● WHAT YOU NEED TO DO
Would you restate all the data that follows, word for word?

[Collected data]
# # # # #
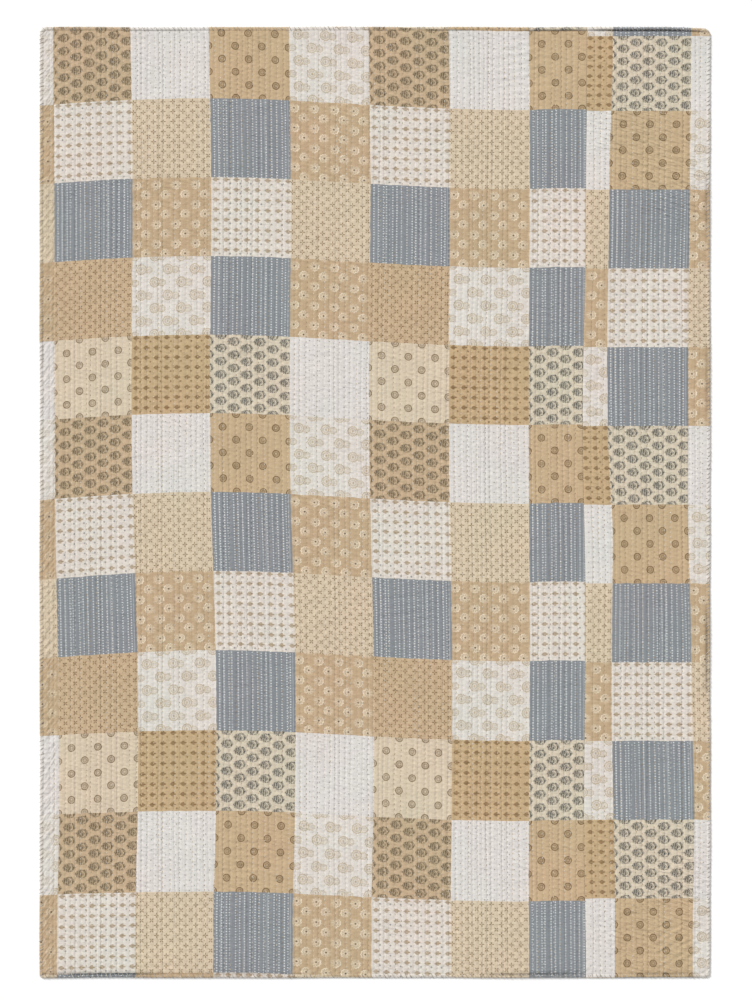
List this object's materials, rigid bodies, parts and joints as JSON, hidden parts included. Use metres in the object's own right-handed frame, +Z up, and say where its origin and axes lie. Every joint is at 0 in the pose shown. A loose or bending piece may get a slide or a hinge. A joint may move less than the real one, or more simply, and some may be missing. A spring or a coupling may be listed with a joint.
{
  "type": "kantha quilt",
  "caption": "Rectangular quilted cotton throw of two seamed panels with overcast turned edges, lying flat; covers a bed or sofa.",
  "frame": {"origin": "under the middle of the throw, on the surface it lies on", "axes": "+Y along the throw's length towards its head, +X across its width towards the seamed side panel, +Z up out of its face"},
  "size_m": [1.27, 1.8002, 0.0044],
  "materials": {
    "printed_cotton": "washed matt cotton, block printed in squares, with rows of running stitch",
    "cotton_thread": "soft matt twisted cotton thread"
  },
  "bodies": {
    "root": {"panel_main": "printed_cotton", "panel_side": "printed_cotton"}
  },
  "joints": []
}
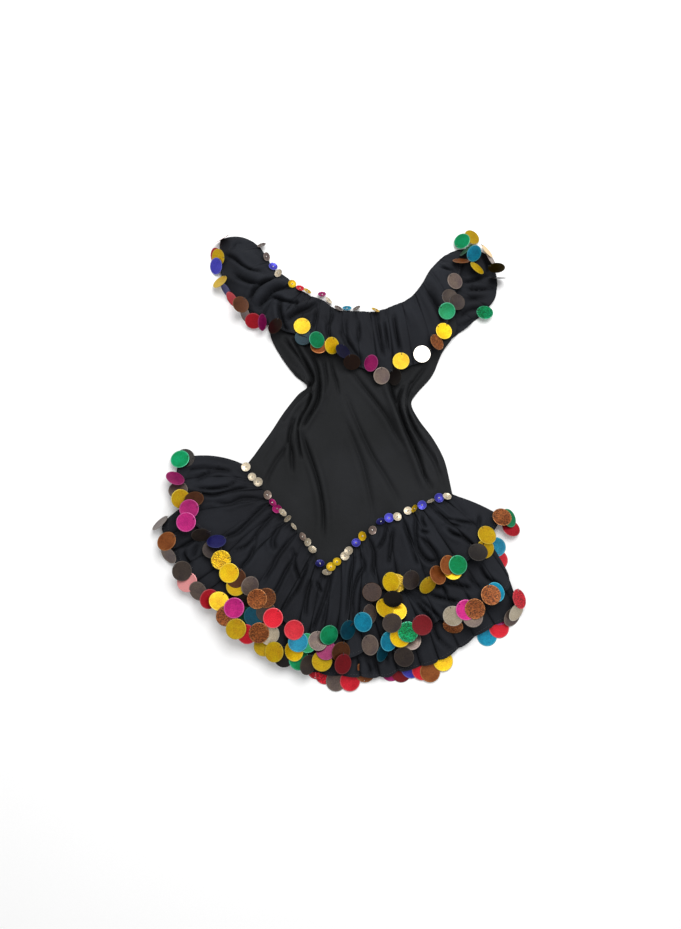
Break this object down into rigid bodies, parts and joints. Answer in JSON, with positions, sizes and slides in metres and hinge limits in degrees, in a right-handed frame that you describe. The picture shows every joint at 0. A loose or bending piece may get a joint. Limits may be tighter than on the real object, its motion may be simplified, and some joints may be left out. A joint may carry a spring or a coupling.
{
  "type": "dance dress",
  "caption": "Off-shoulder knit dance dress laid flat, with a gathered neck flounce, a pointed dropped hip seam and a two-tier flounce skirt edged with large round paillettes.",
  "frame": {"origin": "centre of the bounding box, at the flat underside that rests on the surface", "axes": "+Z out of the front of the dress, +Y from the hem towards the neckline, +X towards the wearer's left side"},
  "size_m": [0.6187, 0.8059, 0.0324],
  "materials": {
    "body_knit": "matte jersey knit",
    "flounce_knit": "matte jersey knit with a soft sheen",
    "sewing_thread": "matte thread",
    "paillette_yellow": "metallic foil under clear film",
    "paillette_red": "metallic foil under clear film",
    "paillette_green": "glitter foil under clear film",
    "paillette_blue": "metallic foil under clear film",
    "paillette_teal": "metallic foil under clear film",
    "paillette_magenta": "metallic foil under clear film",
    "paillette_copper": "glitter foil under clear film",
    "paillette_gray": "smoke film with glitter",
    "paillette_pearl": "iridescent mirror film",
    "sequin_bead": "clear seed bead"
  },
  "bodies": {
    "root": {"body_front": "body_knit", "body_back": "body_knit", "neck_flounce_front": "flounce_knit", "neck_flounce_back": "flounce_knit", "skirt_upper_front": "flounce_knit", "skirt_upper_back": "flounce_knit", "skirt_lower_front": "flounce_knit", "skirt_lower_back": "flounce_knit"}
  },
  "joints": []
}
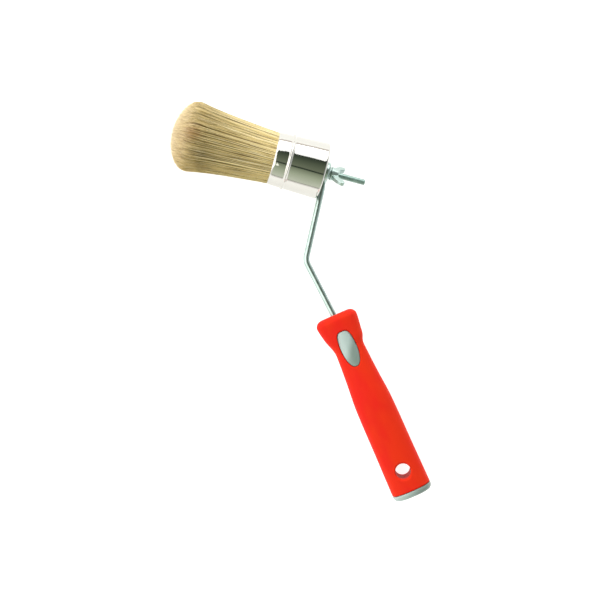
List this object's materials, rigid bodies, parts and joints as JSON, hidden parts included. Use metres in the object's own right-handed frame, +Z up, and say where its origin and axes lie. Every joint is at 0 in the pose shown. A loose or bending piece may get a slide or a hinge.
# # # # #
● RESULT
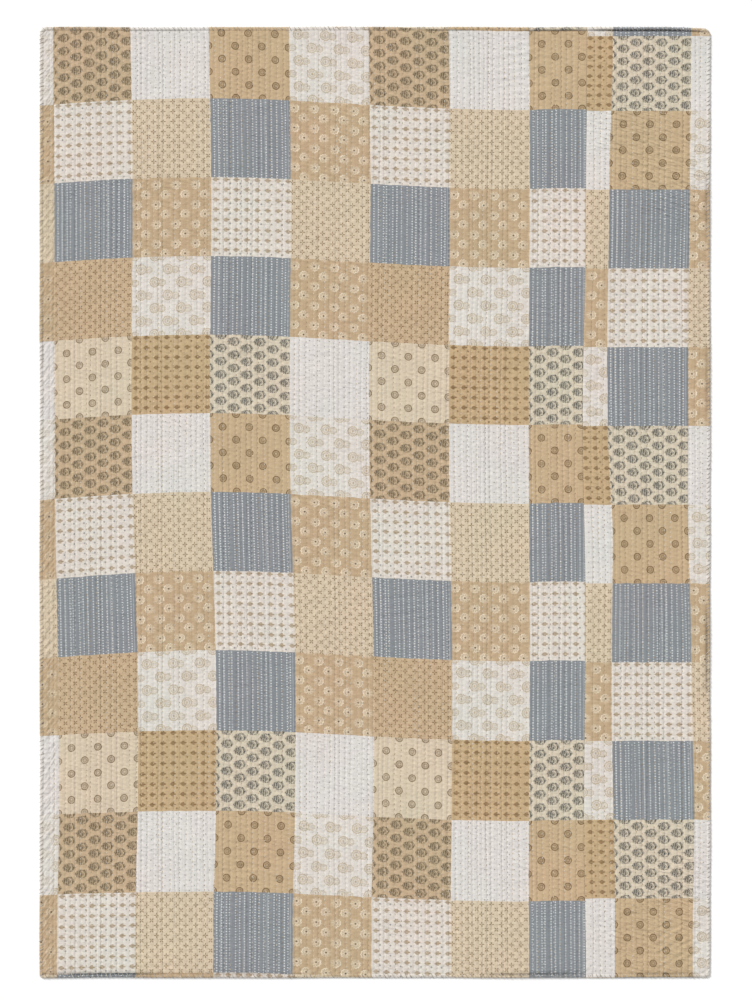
List this object's materials, rigid bodies, parts and joints as JSON, hidden parts included. Use metres in the object's own right-handed frame, +Z up, and say where its origin and axes lie. Every joint is at 0 in the pose shown. A loose or bending piece may get a slide or a hinge. A joint may move less than the real one, or more simply, and some may be missing. A spring or a coupling may be listed with a joint.
{
  "type": "kantha quilt",
  "caption": "Rectangular quilted cotton throw of two seamed panels with overcast turned edges, lying flat; covers a bed or sofa.",
  "frame": {"origin": "under the middle of the throw, on the surface it lies on", "axes": "+Y along the throw's length towards its head, +X across its width towards the seamed side panel, +Z up out of its face"},
  "size_m": [1.27, 1.8002, 0.0044],
  "materials": {
    "printed_cotton": "washed matt cotton, block printed in squares, with rows of running stitch",
    "cotton_thread": "soft matt twisted cotton thread"
  },
  "bodies": {
    "root": {"panel_main": "printed_cotton", "panel_side": "printed_cotton"}
  },
  "joints": []
}
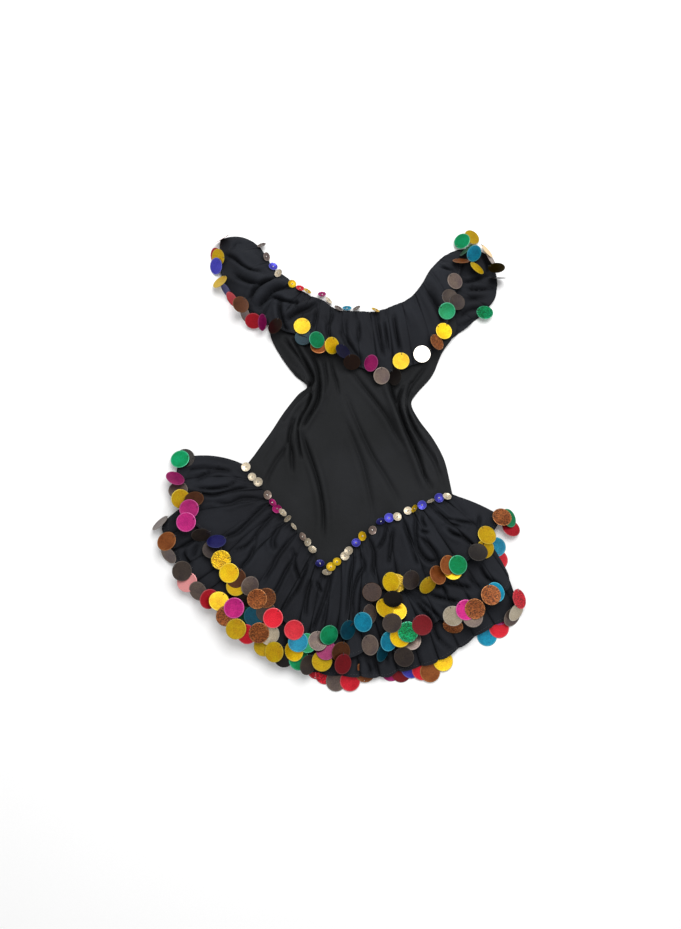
Break this object down into rigid bodies, parts and joints. Answer in JSON, with positions, sizes and slides in metres and hinge limits in degrees, in a right-handed frame that you describe. The picture shows every joint at 0. A loose or bending piece may get a joint. Limits may be tighter than on the real object, its motion may be simplified, and some joints may be left out. A joint may carry a spring or a coupling.
{
  "type": "dance dress",
  "caption": "Off-shoulder knit dance dress laid flat, with a gathered neck flounce, a pointed dropped hip seam and a two-tier flounce skirt edged with large round paillettes.",
  "frame": {"origin": "centre of the bounding box, at the flat underside that rests on the surface", "axes": "+Z out of the front of the dress, +Y from the hem towards the neckline, +X towards the wearer's left side"},
  "size_m": [0.6187, 0.8059, 0.0324],
  "materials": {
    "body_knit": "matte jersey knit",
    "flounce_knit": "matte jersey knit with a soft sheen",
    "sewing_thread": "matte thread",
    "paillette_yellow": "metallic foil under clear film",
    "paillette_red": "metallic foil under clear film",
    "paillette_green": "glitter foil under clear film",
    "paillette_blue": "metallic foil under clear film",
    "paillette_teal": "metallic foil under clear film",
    "paillette_magenta": "metallic foil under clear film",
    "paillette_copper": "glitter foil under clear film",
    "paillette_gray": "smoke film with glitter",
    "paillette_pearl": "iridescent mirror film",
    "sequin_bead": "clear seed bead"
  },
  "bodies": {
    "root": {"body_front": "body_knit", "body_back": "body_knit", "neck_flounce_front": "flounce_knit", "neck_flounce_back": "flounce_knit", "skirt_upper_front": "flounce_knit", "skirt_upper_back": "flounce_knit", "skirt_lower_front": "flounce_knit", "skirt_lower_back": "flounce_knit"}
  },
  "joints": []
}
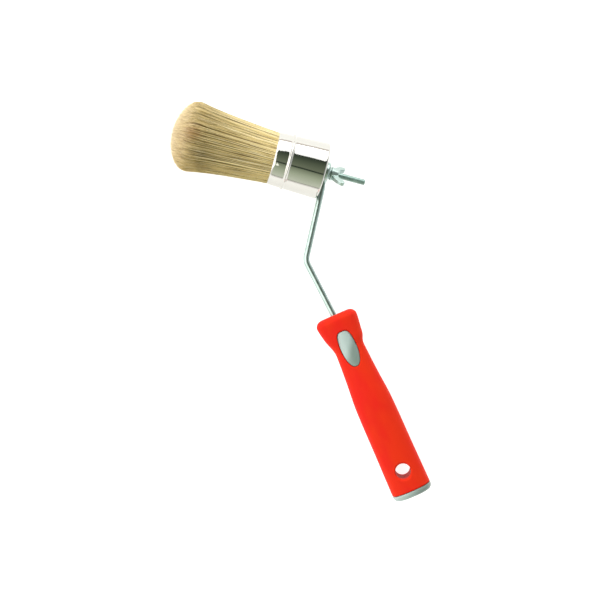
List this object's materials, rigid bodies, parts and joints as JSON, hidden parts included. Use metres in the object's own right-handed frame, +Z up, and say where its origin and axes lie. Every joint is at 0 in the pose shown. A loose or bending piece may get a slide or a hinge.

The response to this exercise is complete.